TJ Neubauer

Personal information
- Born: Glen Arm, Maryland, U.S.

Sport
- Position: Midfielder
- NCAA team: Fairfield University (2013–2016)
- MLL draft: 34th overall, 2016 Rochester Rattlers
- MLL teams: Rochester Rattlers (2017)

= TJ Neubauer =

American lacrosse player

TJ Neubauer (born in Glen Arm, Maryland) is a professional lacrosse player with the Rochester Rattlers of Major League Lacrosse. He was a 2016 USILA All-America while playing for Fairfield University.

==High school==
Neubauer attended Loyola Blakefield High School in Baltimore, Maryland where he earned three varsity letters.

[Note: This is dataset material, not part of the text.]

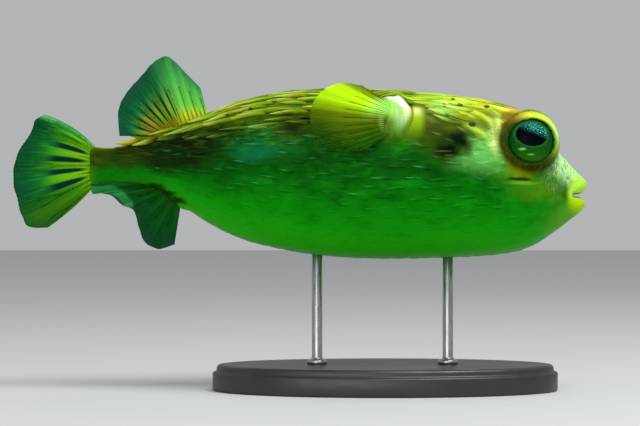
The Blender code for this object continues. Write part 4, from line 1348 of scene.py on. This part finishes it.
def turned(name, node, profile, columns):
    """A closed shape round a solid's round or oval outline: each ring is set out from it, at a height."""
    (low_x, low_y, _), (high_x, high_y, _) = node_box(node)
    angle = -np.arange(columns) * 2 * math.pi / columns
    points = np.array([np.stack([(low_x + high_x) / 2 + ((high_x - low_x) / 2 + out) * np.cos(angle),
                                 (low_y + high_y) / 2 + ((high_y - low_y) / 2 + out) * np.sin(angle),
                                 np.full_like(angle, up)], axis=-1) for out, up in profile])
    return mesh_from(name, points, grid_faces(*points.shape[:2]))


def build_base(name, node):
    """An oval base with a stepped and rounded edge."""
    low = node_box(node)[0][2]
    return turned(name, node, [(-inset, low + up) for inset, up in BASE_EDGE], BASE_COLUMNS)


def build_rod(name, node):
    """A round rod from its collar on the base up into the fish."""
    (_, _, low), (_, _, high) = node_box(node)
    foot = node_box("stand_base")[1][2]
    collar = [(out, foot + up) for out, up in COLLAR]
    profile = [(0.0, low), *collar, (0.0, high - ROD_BEVEL), (-ROD_BEVEL, high)]
    return turned(name, node, profile, ROD_COLUMNS)


def satin_paint():
    """Black paint rubbed over wood, its grain just showing."""
    material, t = new_material("satin_black_paint")
    x, y, z = t.parts(t.place())
    grain = t.noise(t.vector(x * 0.06, y, z * 0.6), 1.1, 4.0)
    cloud = t.noise(t.place(), 14.0, 3.0)
    dust = t.noise(t.place(), 0.35, 2.0)
    worn = t.within(z, 9.2, 9.8, 9.8, 10.0) * t.step(cloud, 0.45, 0.7)       # along the base's upper edge
    colour = t.coats((33, 34, 36), (t.step(cloud, 0.3, 0.7), (41, 42, 44)),
                     (t.step(dust, 0.66, 0.78) * 0.25, (96, 97, 98)), (worn * 0.5, (70, 68, 64)))
    return finish_with(material, t, {"Base Color": colour, "Roughness": t.step(grain, 0.3, 0.7, 0.34, 0.46),
                                     "Normal": t.bump(grain + dust * 0.2, 0.05)})


def brushed_steel():
    """Steel brushed along the rods, with faint smudges."""
    material, t = new_material("brushed_steel")
    x, y, z = t.parts(t.place())
    lines = t.noise(t.vector(x * 3.0, y * 3.0, z * 0.08), 0.5, 3.0)
    smudge = t.noise(t.place(), 6.0, 2.0)
    colour = t.mix(t.step(lines, 0.35, 0.65), (150, 152, 154), (188, 190, 192))
    return finish_with(material, t, {"Base Color": colour, "Metallic": 1.0,
                                     "Roughness": t.step(lines * 0.6 + smudge * 0.4, 0.35, 0.65, 0.24, 0.4),
                                     "Normal": t.bump(lines, 0.02)})


paint, steel = satin_paint(), brushed_steel()
STAND = {"stand_base": ("stand_base_painted", build_base, "stand_paint", paint),
         "stand_rod_front": ("stand_rod_front_brushed", build_rod, "rod_steel", steel),
         "stand_rod_rear": ("stand_rod_rear_brushed", build_rod, "rod_steel", steel)}
for node, (name, build, slot, finish) in STAND.items():
    data = build(name, node)
    data.materials.append(finish)
    piece = add_object(name, data)
    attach(piece, "root")
    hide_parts(node)

# ---- stage -------------------------------------------------------------------------------------
CAMERA_PLACE = (-24.9, -800.0, 67.8)     # level with the fish, square to its right flank
VIEW_WIDTH = 244.86                      # how much it sees across, at the fish
LAMP_AIM = (0, 0, 0.08)
LAMPS = {"key": ((0.3, -0.3, 0.87), 0.5, 7), "fill": ((-0.3, -1.0, 0.25), 0.8, 4)}   # place, width, watts
SKY, SKY_STRENGTH = (0.9, 0.92, 0.94, 1), 0.5
FLOOR_HALF = 3000

camera_data = bpy.data.cameras.new("camera")
camera = add_object("camera", camera_data)
camera.location = Vector(CAMERA_PLACE) * MM
camera.rotation_euler = (math.radians(90), 0, 0)
camera_data.lens = camera_data.sensor_width * -CAMERA_PLACE[1] / VIEW_WIDTH
bpy.context.scene.camera = camera

world = bpy.data.worlds.new("studio")
world.use_nodes = True
background = world.node_tree.nodes["Background"].inputs
background["Color"].default_value, background["Strength"].default_value = SKY, SKY_STRENGTH
bpy.context.scene.world = world
bpy.context.scene.view_settings.view_transform = 'Standard'


def soft_light(name, place, size, watts):
    data = bpy.data.lights.new(name, 'AREA')
    data.shape = 'DISK'
    data.size = size
    data.energy = watts
    lamp = add_object(name, data)
    lamp.location = place
    lamp.rotation_euler = (Vector(LAMP_AIM) - Vector(place)).to_track_quat('-Z', 'Y').to_euler()


for name, settings in LAMPS.items():
    soft_light(name, *settings)

floor_corners = [(x * FLOOR_HALF, y * FLOOR_HALF, 0) for x, y in ((-1, -1), (1, -1), (1, 1), (-1, 1))]
floor_data = mesh_from("floor", floor_corners, [(0, 1, 2, 3)], smooth=False)
floor = add_object("floor", floor_data)
floor_material, t = new_material("pale_floor")
finish_with(floor_material, t, {"Base Color": (206, 207, 208), "Roughness": 0.7})
floor_data.materials.append(floor_material)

He earned US Lacrosse All-America accolades after his junior season. During his senior season he served as team captain while earning the Dons Coaches Award for Most Outstanding Player and All-Kudda Team honor.

==College==
Neubauer graduated from Fairfield University where he ranks third in program history with 109 goals and tenth with 122 points. As a senior captain, Neubauer was named an USILA All-America Honorable Mention, USILA North/South All-Star, First Team All-NEILA, and First Team All-CAA.

==Professional==
Neubauer was the 34th selection of the 2016 MLL Collegiate Draft by the Rochester Rattlers.